Even before Janus, Ross’ local “set out to have one-on-one meetings with members, starting out by listening to them—what’s your experience with the union?”

Ross’ union devised skits that put workers at an imaginary bargaining table. “Will we be stronger if we’re 100 percent union or if we’re 40 percent union? Anyone who’s been part of a bargaining process knows about what’s called a last, best final offer,” he says.

“But they also know what the employer’s first offer was. Guess what—if 40 percent of us stop paying dues, that first offer is going to become the last, worst offer. We won’t have the power to move them like we do now.”

McDow and Hannen developed a constructive relationship; Hannen invited him to the May 2018 training session and helped McDow secure leave from his school district job to participate in a 10-day organizing drive. Hannen “asked me to take a week off to do it, then in July asked if I would be willing to do this on a full-time basis to help him out,” says McDow. “Next thing you know, I’ve done it for a year.”

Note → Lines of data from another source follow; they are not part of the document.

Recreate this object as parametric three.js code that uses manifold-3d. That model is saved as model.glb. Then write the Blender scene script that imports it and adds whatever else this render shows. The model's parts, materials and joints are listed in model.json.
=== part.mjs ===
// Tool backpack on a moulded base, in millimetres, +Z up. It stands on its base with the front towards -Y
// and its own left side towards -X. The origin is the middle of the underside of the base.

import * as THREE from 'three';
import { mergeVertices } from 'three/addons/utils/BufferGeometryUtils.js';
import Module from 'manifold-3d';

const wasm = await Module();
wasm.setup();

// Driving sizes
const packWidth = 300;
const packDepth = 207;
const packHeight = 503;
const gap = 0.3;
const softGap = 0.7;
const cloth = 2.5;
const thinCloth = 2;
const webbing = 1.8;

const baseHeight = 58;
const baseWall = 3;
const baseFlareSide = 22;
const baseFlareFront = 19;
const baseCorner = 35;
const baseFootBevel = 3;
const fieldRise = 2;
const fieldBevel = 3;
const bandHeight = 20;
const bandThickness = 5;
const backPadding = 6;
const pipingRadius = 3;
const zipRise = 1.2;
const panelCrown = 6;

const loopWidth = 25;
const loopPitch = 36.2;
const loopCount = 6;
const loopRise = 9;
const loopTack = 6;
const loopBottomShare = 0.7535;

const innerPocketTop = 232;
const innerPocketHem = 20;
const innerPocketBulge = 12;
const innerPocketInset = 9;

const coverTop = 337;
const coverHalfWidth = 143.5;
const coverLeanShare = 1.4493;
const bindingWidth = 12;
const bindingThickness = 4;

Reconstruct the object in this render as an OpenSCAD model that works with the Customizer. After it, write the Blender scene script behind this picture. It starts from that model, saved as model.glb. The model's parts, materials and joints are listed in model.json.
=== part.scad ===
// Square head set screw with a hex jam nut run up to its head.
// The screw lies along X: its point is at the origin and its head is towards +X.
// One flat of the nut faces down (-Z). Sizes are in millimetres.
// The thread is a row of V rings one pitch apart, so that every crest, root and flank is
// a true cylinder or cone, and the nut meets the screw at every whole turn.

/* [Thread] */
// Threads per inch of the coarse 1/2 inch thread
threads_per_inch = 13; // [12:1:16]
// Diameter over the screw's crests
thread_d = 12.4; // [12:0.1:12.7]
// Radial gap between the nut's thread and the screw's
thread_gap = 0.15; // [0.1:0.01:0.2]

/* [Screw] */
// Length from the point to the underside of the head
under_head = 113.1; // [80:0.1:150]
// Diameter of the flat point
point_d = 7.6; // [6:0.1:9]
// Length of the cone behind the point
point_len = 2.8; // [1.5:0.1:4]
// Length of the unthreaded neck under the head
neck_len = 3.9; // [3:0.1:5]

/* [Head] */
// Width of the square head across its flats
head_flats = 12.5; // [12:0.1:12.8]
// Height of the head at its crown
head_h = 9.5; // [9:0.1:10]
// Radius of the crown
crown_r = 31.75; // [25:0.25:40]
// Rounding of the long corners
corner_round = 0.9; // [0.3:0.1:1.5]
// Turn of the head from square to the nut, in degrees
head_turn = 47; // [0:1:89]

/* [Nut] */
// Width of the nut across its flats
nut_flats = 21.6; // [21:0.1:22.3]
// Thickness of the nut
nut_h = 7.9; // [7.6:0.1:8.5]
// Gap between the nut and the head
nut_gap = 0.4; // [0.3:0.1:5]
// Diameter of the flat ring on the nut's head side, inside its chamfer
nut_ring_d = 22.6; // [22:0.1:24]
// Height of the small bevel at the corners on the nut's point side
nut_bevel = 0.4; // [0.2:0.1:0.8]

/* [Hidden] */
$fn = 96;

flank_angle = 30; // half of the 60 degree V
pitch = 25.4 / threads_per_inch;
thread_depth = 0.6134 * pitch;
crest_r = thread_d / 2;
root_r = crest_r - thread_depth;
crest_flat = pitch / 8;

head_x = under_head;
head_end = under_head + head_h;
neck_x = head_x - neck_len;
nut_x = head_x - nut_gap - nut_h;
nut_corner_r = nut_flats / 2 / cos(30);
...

When McDow first began educating other employees about the Janus decision and its ramifications, he was astonished to learn that many of his colleagues were unaware they were not union members—when they hired on, they agreed to pay agency fees and thought they were union dues. When he broke down the ramifications of Janus, many signed up union.

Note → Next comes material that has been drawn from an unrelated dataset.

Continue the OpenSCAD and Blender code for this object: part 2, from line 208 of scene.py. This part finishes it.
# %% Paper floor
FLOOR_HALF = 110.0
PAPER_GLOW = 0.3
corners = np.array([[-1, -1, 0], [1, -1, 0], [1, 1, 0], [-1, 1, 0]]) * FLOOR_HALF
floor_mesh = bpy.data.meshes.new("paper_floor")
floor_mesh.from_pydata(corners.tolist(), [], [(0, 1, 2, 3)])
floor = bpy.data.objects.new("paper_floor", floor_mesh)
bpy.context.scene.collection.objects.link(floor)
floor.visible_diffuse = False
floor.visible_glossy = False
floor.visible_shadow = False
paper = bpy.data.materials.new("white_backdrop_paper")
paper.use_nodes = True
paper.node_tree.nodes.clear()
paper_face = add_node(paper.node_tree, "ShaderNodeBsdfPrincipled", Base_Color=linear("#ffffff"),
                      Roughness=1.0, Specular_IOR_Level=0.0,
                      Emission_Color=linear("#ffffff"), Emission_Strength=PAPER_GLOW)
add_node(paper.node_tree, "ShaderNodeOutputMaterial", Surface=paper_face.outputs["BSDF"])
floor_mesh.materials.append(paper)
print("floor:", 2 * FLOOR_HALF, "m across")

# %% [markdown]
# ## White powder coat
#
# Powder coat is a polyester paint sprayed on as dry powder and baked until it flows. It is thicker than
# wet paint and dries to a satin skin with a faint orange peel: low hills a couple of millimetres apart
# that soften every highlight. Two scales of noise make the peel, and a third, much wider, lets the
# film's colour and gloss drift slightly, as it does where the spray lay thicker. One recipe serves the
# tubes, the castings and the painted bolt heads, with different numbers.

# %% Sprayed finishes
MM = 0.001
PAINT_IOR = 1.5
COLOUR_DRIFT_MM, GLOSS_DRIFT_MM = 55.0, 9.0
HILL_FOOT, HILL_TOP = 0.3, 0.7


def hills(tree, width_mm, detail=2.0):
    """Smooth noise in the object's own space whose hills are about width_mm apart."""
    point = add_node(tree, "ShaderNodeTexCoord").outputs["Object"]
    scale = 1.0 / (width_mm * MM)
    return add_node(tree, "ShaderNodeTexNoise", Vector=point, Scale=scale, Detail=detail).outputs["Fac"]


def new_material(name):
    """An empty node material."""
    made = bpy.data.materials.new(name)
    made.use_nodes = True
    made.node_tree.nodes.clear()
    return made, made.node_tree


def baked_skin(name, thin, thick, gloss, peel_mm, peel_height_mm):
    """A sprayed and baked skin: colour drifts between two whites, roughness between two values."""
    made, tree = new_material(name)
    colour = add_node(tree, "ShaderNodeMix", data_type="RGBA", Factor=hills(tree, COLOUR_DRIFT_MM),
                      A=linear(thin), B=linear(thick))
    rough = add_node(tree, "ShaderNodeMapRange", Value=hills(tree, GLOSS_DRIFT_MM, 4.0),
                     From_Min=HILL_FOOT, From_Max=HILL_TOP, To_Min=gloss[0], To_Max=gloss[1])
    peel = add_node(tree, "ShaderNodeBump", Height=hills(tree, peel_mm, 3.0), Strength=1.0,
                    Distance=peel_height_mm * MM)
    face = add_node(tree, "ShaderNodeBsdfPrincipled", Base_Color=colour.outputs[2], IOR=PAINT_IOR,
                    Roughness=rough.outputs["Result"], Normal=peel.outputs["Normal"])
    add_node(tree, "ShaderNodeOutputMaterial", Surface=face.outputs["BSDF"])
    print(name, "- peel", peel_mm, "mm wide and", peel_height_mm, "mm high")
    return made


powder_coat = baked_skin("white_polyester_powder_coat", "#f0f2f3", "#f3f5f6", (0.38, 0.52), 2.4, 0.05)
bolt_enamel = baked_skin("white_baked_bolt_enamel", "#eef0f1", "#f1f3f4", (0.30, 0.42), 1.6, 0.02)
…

Union membership from the building trades in LAUSD went from 42 percent to 93 percent. “Forty-two to ninety-three, just from us talking to people,” McDow says.

McDow has now begun education workshops with employees of the city and county of Los Angeles.

He’s teaching fundamental organizing skills—keep lists, know where your members and potential members are, and connect. “This is what I discovered in 2018,” he says. “Communication, communication, communication. It is the absolute biggest problem. Communication with the employees about what they have to do to advocate for themselves.”